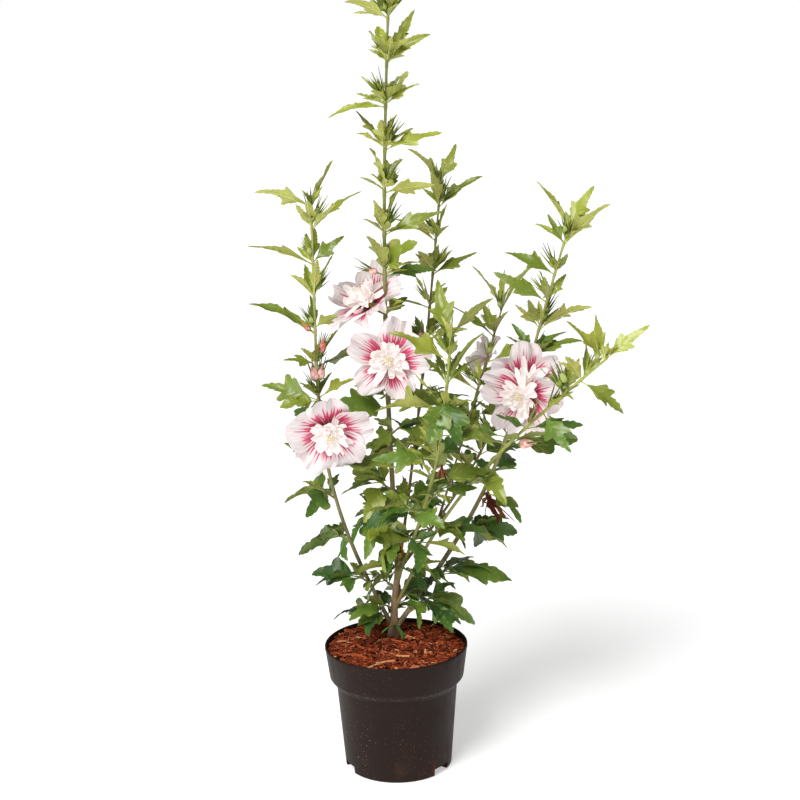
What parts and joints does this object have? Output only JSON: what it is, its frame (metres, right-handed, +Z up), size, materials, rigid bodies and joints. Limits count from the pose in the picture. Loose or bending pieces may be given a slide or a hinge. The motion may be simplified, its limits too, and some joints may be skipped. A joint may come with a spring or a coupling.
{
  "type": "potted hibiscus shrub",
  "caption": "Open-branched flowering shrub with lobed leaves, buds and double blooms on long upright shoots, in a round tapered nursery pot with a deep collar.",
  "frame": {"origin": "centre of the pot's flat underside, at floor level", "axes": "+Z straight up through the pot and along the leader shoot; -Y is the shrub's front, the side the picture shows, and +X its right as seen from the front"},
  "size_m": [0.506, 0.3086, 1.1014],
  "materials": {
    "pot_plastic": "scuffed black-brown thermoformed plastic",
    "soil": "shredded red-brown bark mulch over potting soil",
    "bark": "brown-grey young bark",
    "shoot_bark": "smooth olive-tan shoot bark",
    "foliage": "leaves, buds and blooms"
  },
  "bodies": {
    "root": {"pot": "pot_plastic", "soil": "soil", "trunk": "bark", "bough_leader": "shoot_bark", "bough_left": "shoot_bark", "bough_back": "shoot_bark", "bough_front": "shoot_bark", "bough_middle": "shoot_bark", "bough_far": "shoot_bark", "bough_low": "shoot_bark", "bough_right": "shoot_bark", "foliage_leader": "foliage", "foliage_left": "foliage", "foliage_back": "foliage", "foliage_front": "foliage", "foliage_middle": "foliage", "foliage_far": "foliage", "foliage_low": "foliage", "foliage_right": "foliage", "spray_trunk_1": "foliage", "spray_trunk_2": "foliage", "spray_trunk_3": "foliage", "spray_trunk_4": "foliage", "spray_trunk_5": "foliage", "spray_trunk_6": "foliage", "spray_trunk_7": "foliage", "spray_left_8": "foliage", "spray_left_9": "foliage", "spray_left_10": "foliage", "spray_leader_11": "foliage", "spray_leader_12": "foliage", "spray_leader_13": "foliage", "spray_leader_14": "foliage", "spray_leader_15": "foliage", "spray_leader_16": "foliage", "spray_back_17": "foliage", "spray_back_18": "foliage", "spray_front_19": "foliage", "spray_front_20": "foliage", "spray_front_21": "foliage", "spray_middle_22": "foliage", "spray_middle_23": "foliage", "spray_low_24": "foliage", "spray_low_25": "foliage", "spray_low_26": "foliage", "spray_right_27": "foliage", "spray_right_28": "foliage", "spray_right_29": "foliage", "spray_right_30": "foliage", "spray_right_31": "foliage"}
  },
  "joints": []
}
══════════
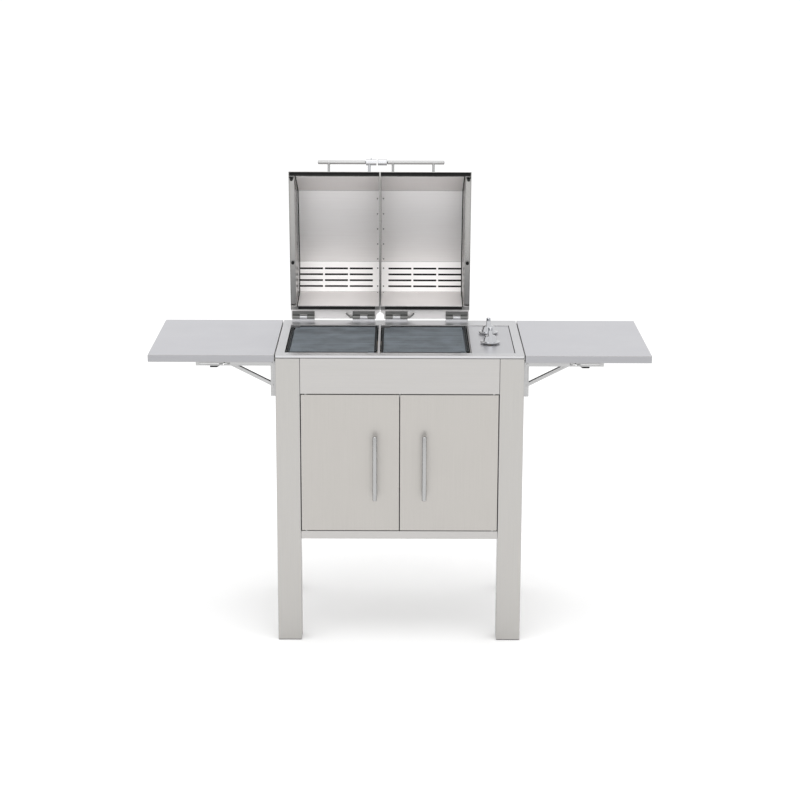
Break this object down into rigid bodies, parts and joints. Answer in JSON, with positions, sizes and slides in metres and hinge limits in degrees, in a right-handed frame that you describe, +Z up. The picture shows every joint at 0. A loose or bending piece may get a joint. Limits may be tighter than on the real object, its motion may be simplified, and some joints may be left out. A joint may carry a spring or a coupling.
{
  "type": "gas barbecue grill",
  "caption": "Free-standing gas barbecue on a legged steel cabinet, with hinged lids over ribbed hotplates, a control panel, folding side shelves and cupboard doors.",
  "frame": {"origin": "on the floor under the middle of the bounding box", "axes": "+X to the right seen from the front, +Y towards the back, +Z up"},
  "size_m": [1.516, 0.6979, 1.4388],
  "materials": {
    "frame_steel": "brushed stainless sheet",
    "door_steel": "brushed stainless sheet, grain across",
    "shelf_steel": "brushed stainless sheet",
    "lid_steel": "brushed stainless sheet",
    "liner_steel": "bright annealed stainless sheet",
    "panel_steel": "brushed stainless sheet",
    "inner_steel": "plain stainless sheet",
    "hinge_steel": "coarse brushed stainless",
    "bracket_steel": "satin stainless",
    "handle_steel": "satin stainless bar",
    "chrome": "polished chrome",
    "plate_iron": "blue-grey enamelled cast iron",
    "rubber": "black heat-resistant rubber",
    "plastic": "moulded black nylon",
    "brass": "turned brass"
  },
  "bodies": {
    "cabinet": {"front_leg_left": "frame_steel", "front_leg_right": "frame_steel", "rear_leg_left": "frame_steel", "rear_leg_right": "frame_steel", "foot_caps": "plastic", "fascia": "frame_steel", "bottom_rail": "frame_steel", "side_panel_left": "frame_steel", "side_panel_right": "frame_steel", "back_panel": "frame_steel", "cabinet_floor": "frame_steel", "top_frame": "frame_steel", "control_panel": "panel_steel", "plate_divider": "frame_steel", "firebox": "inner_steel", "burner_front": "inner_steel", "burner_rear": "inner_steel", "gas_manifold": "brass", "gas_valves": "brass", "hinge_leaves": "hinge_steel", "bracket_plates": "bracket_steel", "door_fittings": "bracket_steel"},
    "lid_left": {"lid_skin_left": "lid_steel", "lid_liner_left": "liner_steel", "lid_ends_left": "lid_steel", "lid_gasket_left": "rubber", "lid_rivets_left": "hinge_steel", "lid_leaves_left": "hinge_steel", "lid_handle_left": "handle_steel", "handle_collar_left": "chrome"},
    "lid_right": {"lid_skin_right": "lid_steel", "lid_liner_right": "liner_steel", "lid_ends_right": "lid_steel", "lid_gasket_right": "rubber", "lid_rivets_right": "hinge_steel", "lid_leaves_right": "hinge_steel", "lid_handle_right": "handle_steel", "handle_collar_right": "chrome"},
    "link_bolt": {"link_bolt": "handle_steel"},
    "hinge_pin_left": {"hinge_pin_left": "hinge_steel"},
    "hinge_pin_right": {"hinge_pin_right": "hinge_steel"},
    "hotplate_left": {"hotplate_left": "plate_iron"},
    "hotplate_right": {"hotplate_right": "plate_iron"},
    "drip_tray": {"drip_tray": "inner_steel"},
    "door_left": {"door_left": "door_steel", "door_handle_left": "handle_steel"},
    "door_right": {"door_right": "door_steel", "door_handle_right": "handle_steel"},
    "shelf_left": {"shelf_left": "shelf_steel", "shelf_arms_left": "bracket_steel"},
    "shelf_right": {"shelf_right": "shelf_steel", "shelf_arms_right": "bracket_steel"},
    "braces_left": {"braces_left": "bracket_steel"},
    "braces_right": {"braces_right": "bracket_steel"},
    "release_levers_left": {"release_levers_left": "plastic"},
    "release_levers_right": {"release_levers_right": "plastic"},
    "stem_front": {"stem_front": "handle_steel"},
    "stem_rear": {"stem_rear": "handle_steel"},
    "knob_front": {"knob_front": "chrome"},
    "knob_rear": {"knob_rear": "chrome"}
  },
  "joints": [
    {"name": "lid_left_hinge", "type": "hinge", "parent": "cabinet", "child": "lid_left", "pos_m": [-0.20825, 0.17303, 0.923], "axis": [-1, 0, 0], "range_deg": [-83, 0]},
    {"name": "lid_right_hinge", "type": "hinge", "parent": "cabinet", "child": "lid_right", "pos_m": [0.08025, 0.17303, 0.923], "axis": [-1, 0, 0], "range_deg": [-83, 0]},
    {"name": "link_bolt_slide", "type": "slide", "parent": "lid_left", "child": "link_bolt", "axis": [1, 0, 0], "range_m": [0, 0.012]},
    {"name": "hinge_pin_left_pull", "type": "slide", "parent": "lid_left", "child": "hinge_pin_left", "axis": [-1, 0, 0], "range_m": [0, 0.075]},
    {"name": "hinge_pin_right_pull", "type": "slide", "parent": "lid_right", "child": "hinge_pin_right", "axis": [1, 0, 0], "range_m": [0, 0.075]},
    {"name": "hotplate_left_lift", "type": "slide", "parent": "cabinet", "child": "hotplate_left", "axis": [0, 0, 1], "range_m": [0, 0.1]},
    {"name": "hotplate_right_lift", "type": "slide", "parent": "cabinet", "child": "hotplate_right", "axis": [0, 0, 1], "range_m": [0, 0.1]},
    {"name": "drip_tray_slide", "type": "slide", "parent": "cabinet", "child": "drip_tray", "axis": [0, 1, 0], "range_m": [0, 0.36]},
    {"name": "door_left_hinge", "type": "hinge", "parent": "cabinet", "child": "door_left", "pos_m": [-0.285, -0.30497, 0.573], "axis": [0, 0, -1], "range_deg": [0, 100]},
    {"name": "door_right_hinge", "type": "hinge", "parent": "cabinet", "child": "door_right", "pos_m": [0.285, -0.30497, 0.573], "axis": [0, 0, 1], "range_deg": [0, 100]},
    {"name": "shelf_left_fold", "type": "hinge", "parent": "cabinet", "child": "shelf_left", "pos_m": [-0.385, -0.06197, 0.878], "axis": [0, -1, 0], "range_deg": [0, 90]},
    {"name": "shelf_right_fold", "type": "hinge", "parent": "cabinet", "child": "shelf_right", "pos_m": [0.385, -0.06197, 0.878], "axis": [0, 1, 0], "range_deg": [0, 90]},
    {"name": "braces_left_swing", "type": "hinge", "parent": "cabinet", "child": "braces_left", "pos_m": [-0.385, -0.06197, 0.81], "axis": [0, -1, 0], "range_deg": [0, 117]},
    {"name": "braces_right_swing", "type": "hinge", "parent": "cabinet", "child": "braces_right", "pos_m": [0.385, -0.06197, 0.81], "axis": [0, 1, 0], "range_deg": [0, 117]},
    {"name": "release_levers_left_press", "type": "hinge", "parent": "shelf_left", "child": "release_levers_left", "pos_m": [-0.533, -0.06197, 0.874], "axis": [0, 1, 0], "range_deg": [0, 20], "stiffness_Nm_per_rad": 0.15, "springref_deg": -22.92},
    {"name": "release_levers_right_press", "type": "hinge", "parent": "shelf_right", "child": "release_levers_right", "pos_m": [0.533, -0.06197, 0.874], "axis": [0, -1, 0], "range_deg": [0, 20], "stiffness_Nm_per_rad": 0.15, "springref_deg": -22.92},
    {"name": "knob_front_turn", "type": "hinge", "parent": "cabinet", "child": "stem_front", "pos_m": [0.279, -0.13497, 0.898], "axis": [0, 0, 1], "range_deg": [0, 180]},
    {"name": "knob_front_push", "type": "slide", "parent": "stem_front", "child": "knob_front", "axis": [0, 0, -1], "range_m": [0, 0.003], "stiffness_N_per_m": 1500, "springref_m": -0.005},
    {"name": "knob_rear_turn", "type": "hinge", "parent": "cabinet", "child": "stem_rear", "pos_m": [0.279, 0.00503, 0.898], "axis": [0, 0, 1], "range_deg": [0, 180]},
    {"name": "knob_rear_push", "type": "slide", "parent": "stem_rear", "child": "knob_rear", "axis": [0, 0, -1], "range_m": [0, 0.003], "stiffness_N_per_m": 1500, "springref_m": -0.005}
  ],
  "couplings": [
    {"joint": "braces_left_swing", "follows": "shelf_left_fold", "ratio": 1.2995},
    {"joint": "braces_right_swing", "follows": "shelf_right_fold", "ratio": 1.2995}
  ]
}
══════════
Your goal: Within the listing above, copy each line that has the string "this".

The output:
What parts and joints does this object have? Output only JSON: what it is, its frame (metres, right-handed, +Z up), size, materials, rigid bodies and joints. Limits count from the pose in the picture. Loose or bending pieces may be given a slide or a hinge. The motion may be simplified, its limits too, and some joints may be skipped. A joint may come with a spring or a coupling.
Break this object down into rigid bodies, parts and joints. Answer in JSON, with positions, sizes and slides in metres and hinge limits in degrees, in a right-handed frame that you describe, +Z up. The picture shows every joint at 0. A loose or bending piece may get a joint. Limits may be tighter than on the real object, its motion may be simplified, and some joints may be left out. A joint may carry a spring or a coupling.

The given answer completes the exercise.